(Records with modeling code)
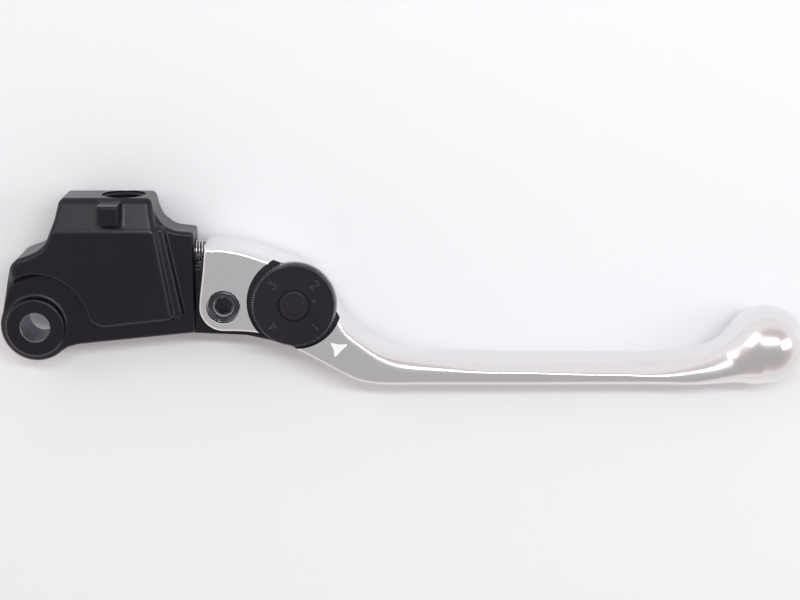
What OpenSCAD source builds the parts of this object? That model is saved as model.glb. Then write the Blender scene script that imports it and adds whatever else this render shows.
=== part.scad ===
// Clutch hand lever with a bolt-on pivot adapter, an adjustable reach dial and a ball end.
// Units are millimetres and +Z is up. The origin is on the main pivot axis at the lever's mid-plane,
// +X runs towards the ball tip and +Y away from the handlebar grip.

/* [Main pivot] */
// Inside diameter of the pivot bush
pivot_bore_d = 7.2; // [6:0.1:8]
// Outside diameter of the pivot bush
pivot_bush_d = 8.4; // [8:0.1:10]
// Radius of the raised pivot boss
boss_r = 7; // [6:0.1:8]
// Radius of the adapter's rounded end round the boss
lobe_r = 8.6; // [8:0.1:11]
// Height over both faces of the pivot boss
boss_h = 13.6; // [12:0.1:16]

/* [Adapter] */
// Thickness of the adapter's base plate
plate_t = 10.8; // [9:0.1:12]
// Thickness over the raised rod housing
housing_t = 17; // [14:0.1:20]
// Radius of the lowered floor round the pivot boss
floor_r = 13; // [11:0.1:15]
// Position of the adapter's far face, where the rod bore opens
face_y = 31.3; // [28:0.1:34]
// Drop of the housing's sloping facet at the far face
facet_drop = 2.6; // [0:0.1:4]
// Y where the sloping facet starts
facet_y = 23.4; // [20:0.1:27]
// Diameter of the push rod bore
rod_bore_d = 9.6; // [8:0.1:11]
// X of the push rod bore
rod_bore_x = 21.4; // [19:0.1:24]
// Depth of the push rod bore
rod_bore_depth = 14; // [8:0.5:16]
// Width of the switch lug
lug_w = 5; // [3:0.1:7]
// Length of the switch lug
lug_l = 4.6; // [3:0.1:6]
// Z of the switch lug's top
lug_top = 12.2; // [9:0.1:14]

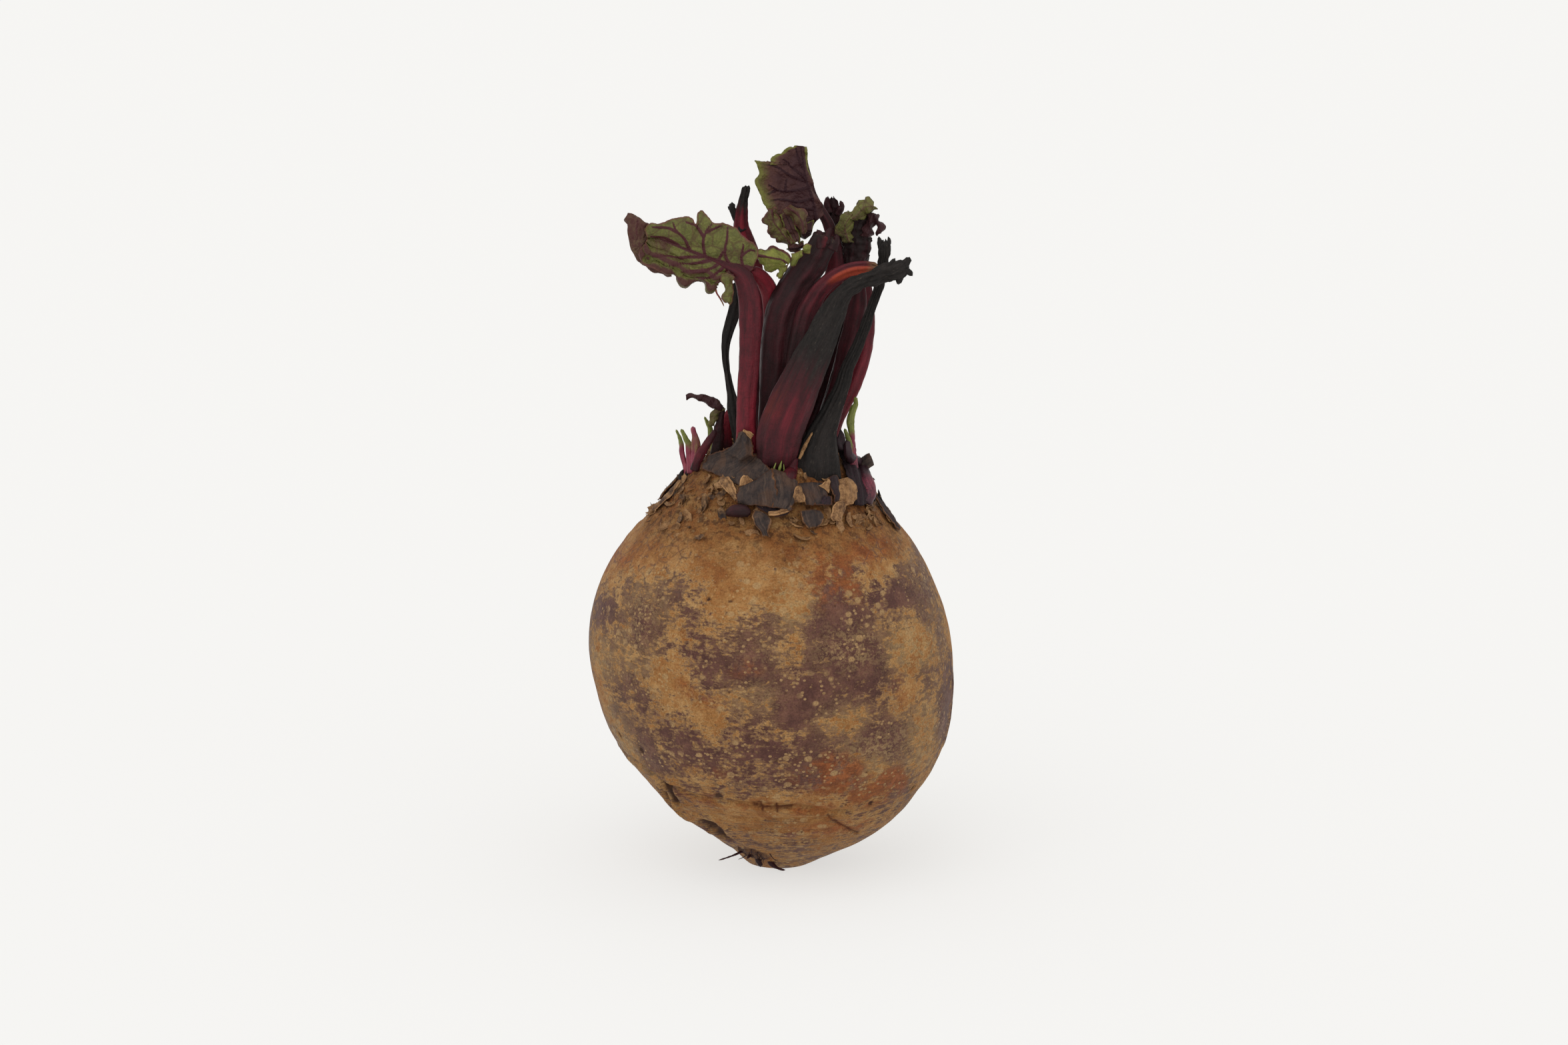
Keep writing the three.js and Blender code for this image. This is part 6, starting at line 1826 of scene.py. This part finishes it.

*What is needed*:
Identify the lines that hold the word "Blender". Copy every one of them.

*Correct response*:
What OpenSCAD source builds the parts of this object? That model is saved as model.glb. Then write the Blender scene script that imports it and adds whatever else this render shows.
Keep writing the three.js and Blender code for this image. This is part 6, starting at line 1826 of scene.py. This part finishes it.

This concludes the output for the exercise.